Queenie and Alf of the hamlet Lark Rise
Each character is flawed and deeply developed through the four seasons; they model how to push through problems and meet one another with tough love. No one is spared humiliation or failure. There are wise souls in the hamlet, and there are fools. Likewise, you will find the same mix in Candleford, as in all places. When the hamlet and town folk meet, class distinctions and prejudice surface. Society’s rules get challenged. Neighbors help neighbors at home, and between town and hamlet; they hurt them too. They live Rumi’s advice: “Be generous and grateful. Confess when you’re not" (from his poem "The Well"). And then like the old Jerome Kern song says, they pick themselves up, dust themselves off, and start all over again.
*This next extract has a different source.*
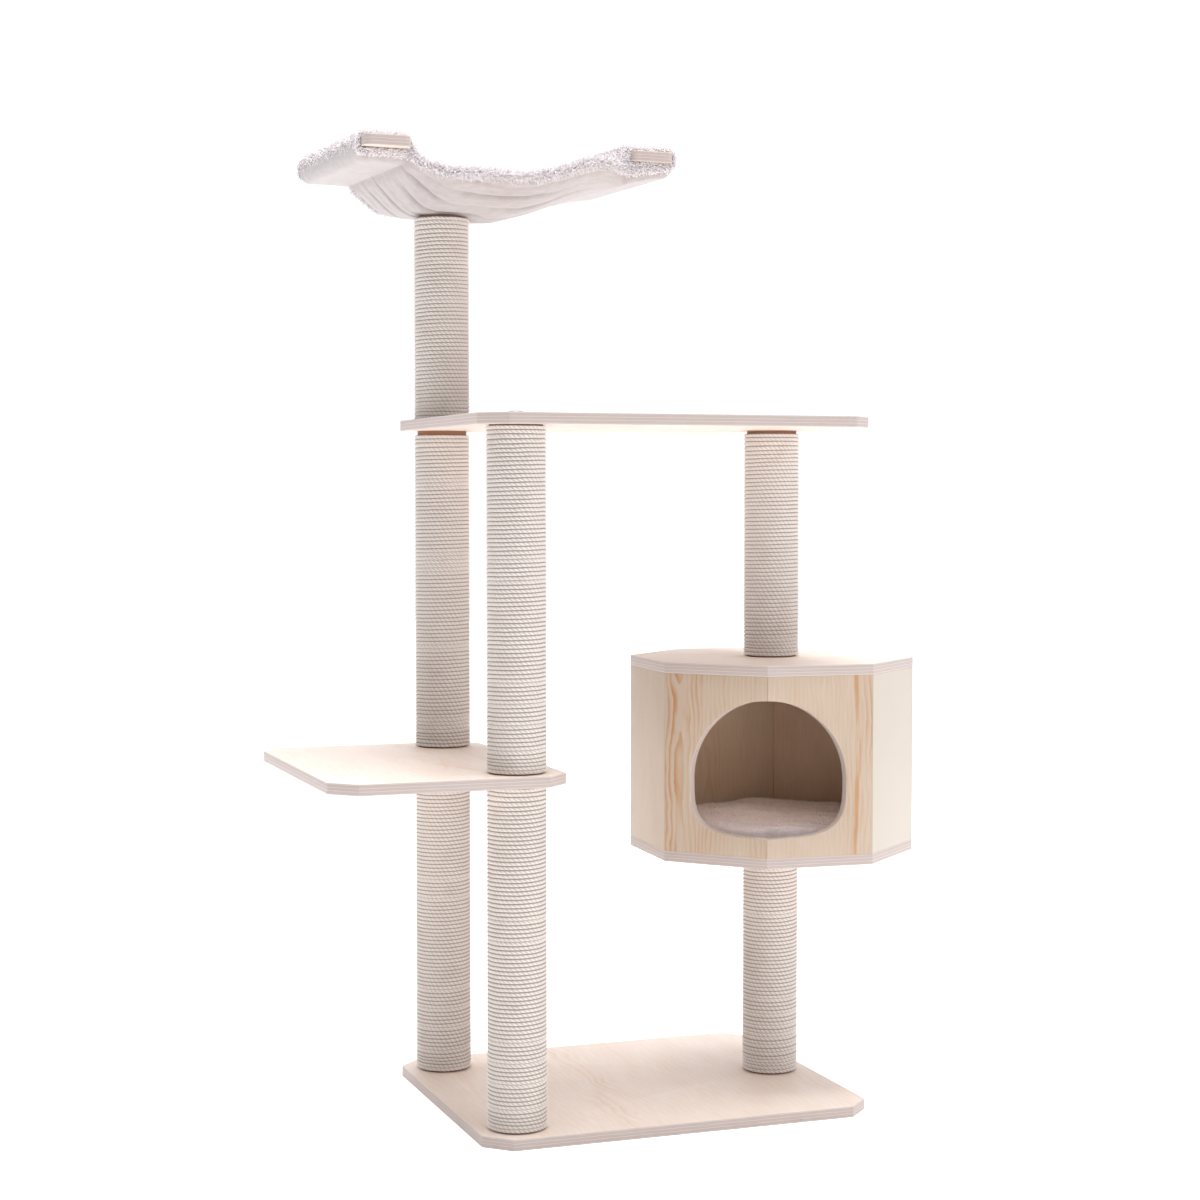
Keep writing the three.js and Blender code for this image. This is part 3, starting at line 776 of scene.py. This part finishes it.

Looking for wisdom, I channel Dorcas Lane, postmistress at the center of Candleford life to whom everyone goes with problems. When a student comes into my office for advice on what to do when she has gotten herself into a mess with a professor, missing class, handing in a paper late, threatening to fail, I ask myself, What would Miss Lane say? You can laugh with me when I tell you that when I do find something to say out of her deep wisdom, I often feel my head tip just so, and my voice lilt like hers. “You have to go meet with him, and see if you can set it right. It might not be too late, mmm?” The other character I channel is Queenie Turrill (in the previous photos, above, played with effortless perfection by Linda Bassett), the elderly Zen beekeeper in Lark Rise who opens her home to anyone who needs her, which they often do. She is the center of the hamlet as Miss Lane is of the town. She teaches me not to take myself too seriously, to live in the moment, and to connect with nature. Both Miss Lane and Queenie have failings. A thread through the series is Miss Lane's "one weakness" which accumulates into many weaknesses. I'm not the center of anyone's universe but my own, but I do have about 700 students who turn to me for advice. I also have a grandson who is listening and watching as his little life unfolds. Sometimes the best advice comes out of one's own failings.
Four seasons, forty episodes, 2008 to 2011, and one actor shared with Downton Abbey: Brendan Coyle (Mr. Bates in “Downton Abbey,” Robert Timmins in “Lark Rise to Candleford”). Another actor, the most important one in the series for me, Julia Sawalha, who plays Dorcas Lane, is shared with BBC’s 1995 six-episode TV series “Pride and Prejudice” (which I've watched a dozen times at least): she was Elizabeth Bennet’s sister Lydia, the air-headed flirt who ran off with Wickham. It's illuminating how Sawalha pulls off extreme traits of idiot recklessness in Lydia and prudent serenity in Miss Lane.
The writing of Bill Gallagher’s screenplays is some of the best I have ever seen on film. Every episode made me weep (and often Don too). At the end of an hour’s watch, Don and I would look at one another, stunned that an easier and more clichéd line or closing had not been written, and that the writing was so intensely satisfying. Insights are astute and deep. This is not only for women. My husband got annoyed whenever the next DVD was delayed. Directed by Charles Palmer.
I welcome suggestions for other series. Next on our queue is "Cranford" but I am sure we'll start this one all over again at some point.